The 1990s saw a surge in educational anthropology that examined the role educational institutions play in promoting social justice and began to adopt activist, engaged stances in their work. This has led to educational ethnographies that take on participatory action research and other collaborative methodologies to address the reification of inequity within schooling. In tandem with this shift, more research has examined minority and multilingual education, shifting toward culturally sustaining, relevant, and responsive pedagogies. These pedagogical considerations persist into the present day.

== Council on Anthropology and Education (CAE) ==
The Council on Anthropology and Education is the section of the American Anthropological Association (AAA) that is dedicated to the study of schooling within its sociocultural contexts. Founded in 1968, the CAE presents its mission as necessarily responsive to oppression and social injustice in ways that bring together educators, anthropologists, and interdisciplinary scholars to fight for equitable educational systems. Their peer-reviewed journal, Anthropology & Education Quarterly (AEQ), is one of the 15 journals the AAA makes available through AnthroSource.
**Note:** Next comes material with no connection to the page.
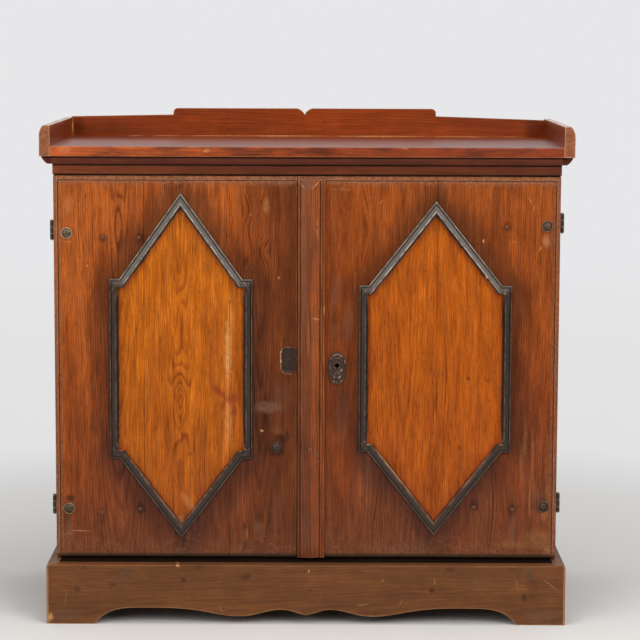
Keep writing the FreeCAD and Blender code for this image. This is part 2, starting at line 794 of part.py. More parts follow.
def make_strip():
    z0 = door_bottom - strip_bottom_gap
    z1 = door_top - strip_top_gap
    face = outline_face(strip_section(), lambda x, h: Vec(x, door_face - h, z0))
    strip = face.extrude(Vec(0, 0, z1 - z0))
    low = door_face - strip_shoulder + 0.4
    high = door_face - strip_ridge - 0.2
    hip = outline_face([(low, z1 + 1), (low, z1), (high, z1 - strip_hip), (high - 9, z1 - strip_hip),
                        (high - 9, z1 + 1)], lambda a, b: Vec(meeting_x - 1, a, b))
    strip = strip.cut(hip.extrude(Vec(strip_width + 2, 0, 0)))
    nails = []
    for inset, rise in strip_nails:
        x, z = meeting_x + inset, door_bottom + rise
        top = door_face - strip_height(x) + 0.5
        hole = cylinder_y(x, z, nail_shank + shank_clear, top - 9, door_face + 1)
        seat = cylinder_y(x, z, strip_nail_radius + shank_clear, top - 9, top)
        strip = strip.cut([hole, seat])
        nails.append(nail(x, z, top, strip_nail_radius, strip_height(x) - 0.6))
    parts["closing_strip"] = strip
    parts["strip_nails"] = Part.Compound(nails)


# ---- lock ----

def ellipse_disc(half_w, half_h, z, y0, y1):
    centre = Vec(key_x, y0, z)
    curve = Part.Ellipse(Vec(key_x, y0, z + half_h), Vec(key_x + half_w, y0, z), centre)
    return Part.Face(Part.Wire(curve.toShape())).extrude(Vec(0, y1 - y0, 0))


def make_lock():
    plate_z = key_z - plate_drop
    plate = ellipse_disc(plate_half_width, plate_half_height, plate_z, key_y, door_face)
    rim = ellipse_disc(plate_half_width, plate_half_height, plate_z, key_y - plate_rim_height,
                       key_y)
    rim = rim.cut(ellipse_disc(plate_half_width - plate_rim, plate_half_height - plate_rim,
                               plate_z, key_y - plate_rim_height - 1, key_y + 1))
    plate = plate.fuse(rim)
    parts["escutcheon"] = plate.cut(key_cutter(key_y - 5, door_face + 1))

    case_x = meeting_x + case_left
    case_z = key_z - case_below
    case = box(case_x, case_x + case_width, door_back, door_back + case_depth,
               case_z, case_z + case_height)
    case = case.cut(key_cutter(door_back - 1, door_back + key_depth_in_case))
    bolt_z = key_z + bolt_above_key
    bolt_y = door_back + bolt_depth
    bolt_x = case_x + bolt_inset
    tunnel = box(case_x - 1, bolt_x + bolt_length + 2, bolt_y - bolt_clear,
                 bolt_y + bolt_thickness + bolt_clear, bolt_z - bolt_clear,
                 bolt_z + bolt_height + bolt_clear)
    parts["lock_case"] = case.cut(tunnel)
    bolt = box(bolt_x, bolt_x + bolt_length, bolt_y, bolt_y + bolt_thickness,
               bolt_z, bolt_z + bolt_height)
    parts["lock_bolt"] = bolt

    right = left_meet - keeper_edge
    left = right - keeper_width
    keeper = box(left, right, door_back, bolt_y + bolt_thickness + keeper_clear + keeper_wall,
                 bolt_z - keeper_clear - keeper_end, bolt_z + bolt_height + keeper_clear + keeper_end)
    pocket = box(left + keeper_end, right + 1, bolt_y - keeper_clear,
                 bolt_y + bolt_thickness + keeper_clear, bolt_z - keeper_clear,
                 bolt_z + bolt_height + keeper_clear)
    parts["lock_keeper"] = keeper.cut(pocket)

    right = left_meet - keeper_plate_edge
    left = right - keeper_plate_width
    low = key_z - keeper_plate_below
    high = low + keeper_plate_height
    r = keeper_plate_corner
    bend = r * (1 - math.sqrt(0.5))
    steps = [(right, low), (right, high), (left + r, high), (left + bend, high - bend, left, high - r),
             (left, low + r), (left + bend, low + bend, left + r, low)]
    face = outline_face(steps, lambda a, b: Vec(a, door_face - keeper_plate_thickness, b))
    parts["keeper_plate"] = face.extrude(Vec(0, keeper_plate_thickness, 0))


# ---- turn button ----

def make_button():
    y0 = door_back + button_standoff
    y1 = y0 + button_thickness
    half = button_height / 2
    tip = button_z - button_length
    steps = [(button_x - half, button_z), (button_x, button_z + half, button_x + half, button_z),
             (button_x + half, tip + half), (button_x, tip, button_x - half, tip + half)]
    face = outline_face(steps, lambda a, b: Vec(a, y0, b))
    arm = face.extrude(Vec(0, button_thickness, 0))
    parts["turn_button"] = arm.cut(cylinder_y(button_x, button_z, pivot_radius + button_bore_clear,
                                              y0 - 1, y1 + 1))
    collar = cylinder_y(button_x, button_z, pivot_collar, door_back, y0 - button_side_clear)
    shank = cylinder_y(button_x, button_z, pivot_radius, door_face, y1 + button_side_clear)
    head = cylinder_y(button_x, button_z, pivot_head, y1 + button_side_clear,
                      y1 + button_side_clear + pivot_head_thickness)
    boss = dome_y(button_x, button_z, boss_radius, boss_dome, door_face)
    parts["button_pivot"] = boss.fuse([shank, collar, head])

    x1 = button_x - catch_offset + catch_width / 2
    x0 = x1 - catch_width
    web_z = lower_shelf_top
    top_z = web_z + catch_metal
    lip_y = y0 - catch_lip_clear - catch_metal
    shelf_front = carcase_front + shelf_setback
    web = box(x0, x1, lip_y, shelf_front, web_z, top_z)
    lip = box(x0, x1, lip_y, lip_y + catch_metal, top_z - catch_lip_drop, web_z + 1)
    plate = box(x0, x1, shelf_front - catch_metal, shelf_front, top_z - catch_plate, web_z + 1)
    parts["button_catch"] = web.fuse([lip, plate]).removeSplitter()


make_plinth()
make_carcase()
make_shelves()
make_top()
make_cornice()
make_hinges()
make_doors()
make_strip()
make_lock()
make_button()

os.makedirs("parts", exist_ok=True)
for name, shape in parts.items():
    shape.exportStep("parts/%s.step" % name)
    state = "ok" if shape.isValid() else "NOT VALID"
    print("%-26s solids %2d  volume %10.1f cm3  %s" % (name, len(shape.Solids),
                                                     shape.Volume / 1000, state))
print("%d nodes" % len(parts))
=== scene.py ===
import math
import bmesh
import bpy
from mathutils import Matrix, Vector


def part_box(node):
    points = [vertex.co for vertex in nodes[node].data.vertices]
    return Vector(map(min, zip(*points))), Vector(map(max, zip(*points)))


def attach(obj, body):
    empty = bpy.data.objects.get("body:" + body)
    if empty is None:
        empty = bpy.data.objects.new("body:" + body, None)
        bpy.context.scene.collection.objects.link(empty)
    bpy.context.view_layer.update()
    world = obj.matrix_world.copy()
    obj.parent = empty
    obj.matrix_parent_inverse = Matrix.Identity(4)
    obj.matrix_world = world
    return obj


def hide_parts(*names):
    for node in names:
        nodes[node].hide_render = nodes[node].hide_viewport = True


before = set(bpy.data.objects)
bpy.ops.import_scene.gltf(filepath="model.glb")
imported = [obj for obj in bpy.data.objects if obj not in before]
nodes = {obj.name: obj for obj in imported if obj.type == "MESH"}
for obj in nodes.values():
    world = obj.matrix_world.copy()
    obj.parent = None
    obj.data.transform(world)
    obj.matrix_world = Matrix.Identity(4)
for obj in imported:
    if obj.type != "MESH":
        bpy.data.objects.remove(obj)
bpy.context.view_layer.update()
print("cupboard: frame loaded,", len(nodes), "parts")


def tone(red, green, blue):
    # a colour picked on a 0-255 screen scale, made linear
    return [((c / 255 + 0.055) / 1.055) ** 2.4 if c > 10 else c / 255 / 12.92
            for c in (red, green, blue)] + [1.0]


class Net:
    def __init__(self, tree):
        self.tree = tree

    def put(self, socket, value):
        if value is None:
            return
        if isinstance(value, bpy.types.NodeSocket):
            self.tree.links.new(value, socket)
        else:
            socket.default_value = value

    def add(self, kind, inputs=None, **settings):
        made = self.tree.nodes.new("ShaderNode" + kind)
        for key, value in settings.items():
            setattr(made, key, value)
        for key, value in (inputs or {}).items():
            self.put(made.inputs[key], value)
        return made

    def calc(self, operation, *values):
        return self.add("Math", dict(enumerate(values)), operation=operation).outputs[0]

    def times(self, *values):   # a third value is added
        return self.calc("MULTIPLY_ADD" if len(values) == 3 else "MULTIPLY", *values)

    def plus(self, first, second):
        return self.calc("ADD", first, second)

    def less(self, first, second):
        return self.calc("SUBTRACT", first, second)

    def larger(self, first, second):
        return self.calc("MAXIMUM", first, second)

    def apart(self, first, second):
        return self.calc("ABSOLUTE", self.less(first, second))

    def vector(self, operation, *values):
        made = self.add("VectorMath", dict(enumerate(values)), operation=operation)
        return made.outputs["Value" if operation == "LENGTH" else "Vector"]

    def ease(self, value, start, end, low=0.0, high=1.0):
        made = self.add("MapRange", {0: value, 1: start, 2: end, 3: low, 4: high},
                        interpolation_type="SMOOTHSTEP")
        return made.outputs[0]

    def slide(self, value, start, end, low=0.0, high=1.0):
        return self.add("MapRange", {0: value, 1: start, 2: end, 3: low, 4: high}).outputs[0]

    def mix(self, factor, first, second, blend="MIX"):
        made = self.add("Mix", None, data_type="RGBA", blend_type=blend)
        for index, value in ((0, factor), (6, first), (7, second)):
            self.put(made.inputs[index], value)
        return made.outputs[2]

    def between(self, factor, first, second):   # two screen colours
        return self.mix(factor, tone(*first), tone(*second))

    def tint(self, colour, factor):   # a colour multiplied by another
        if isinstance(factor, tuple):
            factor = (*factor[:3], 1)
        return self.mix(1.0, colour, factor, "MULTIPLY")

    def deepen(self, colour, mask, factor, share=None):   # tinted where the mask says
        mask = mask if share is None else self.times(mask, share)
        return self.mix(mask, colour, self.tint(colour, factor))

    def cover(self, colour, mask, shade, share=None):   # a screen colour laid over where the mask says
        mask = mask if share is None else self.times(mask, share)
        return self.mix(mask, colour, tone(*shade))

    def noise(self, place, scale, detail=2.0, rough=0.5):   # scale is per mm, one or three numbers
        stretched = self.vector("MULTIPLY", place, scale if isinstance(scale, tuple) else (scale,) * 3)
        made = self.add("TexNoise",
                        {"Vector": stretched, "Scale": 1.0, "Detail": detail, "Roughness": rough})
        return made.outputs[0]

    def ramp(self, value, stops):
        made = self.add("ValToRGB", {0: value})
        bar = made.color_ramp
        while len(bar.elements) < len(stops):
            bar.elements.new(0.5)
        for element, (spot, colour) in zip(bar.elements, stops):
            element.position = spot
            element.color = tone(*colour)
        return made.outputs[0]

    def group(self, tree, **inputs):
        return self.add("Group", inputs, node_tree=tree).outputs

    def split(self, place):
        return self.add("SeparateXYZ", {0: place}).outputs

    def join(self, x, y, z):
        return self.add("CombineXYZ", {0: x, 1: y, 2: z}).outputs[0]

    def spot(self, parts, x, z, halfWidth, halfHeight, turn=0.0):
        # distance from a mark's centre seen from the front, 1 on its rim; plain sums, because a
        # shader has room for few vectors at a time
        cos, sin = math.cos(math.radians(turn)), math.sin(math.radians(turn))
        sums = []
        for ofX, ofZ, half in ((cos, -sin, halfWidth), (sin, cos, halfHeight)):
            value = -(x * ofX + z * ofZ) / half
            for source, share in ((parts[0], ofX), (parts[2], ofZ)):
                if abs(share) > 1e-6:
                    value = self.times(source, share / half, value)
            sums.append(value)
        square = self.times(sums[0], sums[0])
        return self.calc("SQRT", self.times(sums[1], sums[1], square))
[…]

There are 15 interest groups within CAE:

- Ethnography of Schools and Communities
- Multilingualism, (Multi)Literacies and Language in Schools and Communities
- Anthropology of Post-Secondary Education
- Cultural Learning and Transmission
- African Americans, African Diaspora and Education
- Latin@s/x and Education
- Indigenous Education
- Asians, Pacific Islanders, and Asian Americans in Education
- Gender and Sexuality in Schools and Society
- International Issues, (Im)migration, Transnationalism and Citizenship in Educational Contexts
- Disability Studies in Education
- Privatization, Markets, and (Post-)Neoliberalism in Educational Contexts
- Anthropology of Environmental and Science Education
- Ethnography of Educational Policies and Systems
- Adult Teaching and Learning Communities, Workplaces, and Schools

Additionally, 7 annual awards are offered each year by CAE:

- George and Louise Spindler Award
- Concha Delgado Gaitán CAE Presidential Fellows Award
- Douglas Foley Early Career Award
- CAE Outstanding Book Award
- Frederick Erikson Outstanding Dissertation Award
- Shirley Brice Health Travel Award
- CAE Studies in Educational Ethnography Travel Award

== Journals ==
Prominent journals in the field include Anthropology & Education Quarterly, Education & Culture, the Ethnography and Education Journal, and Pedagogy, Culture, and Society.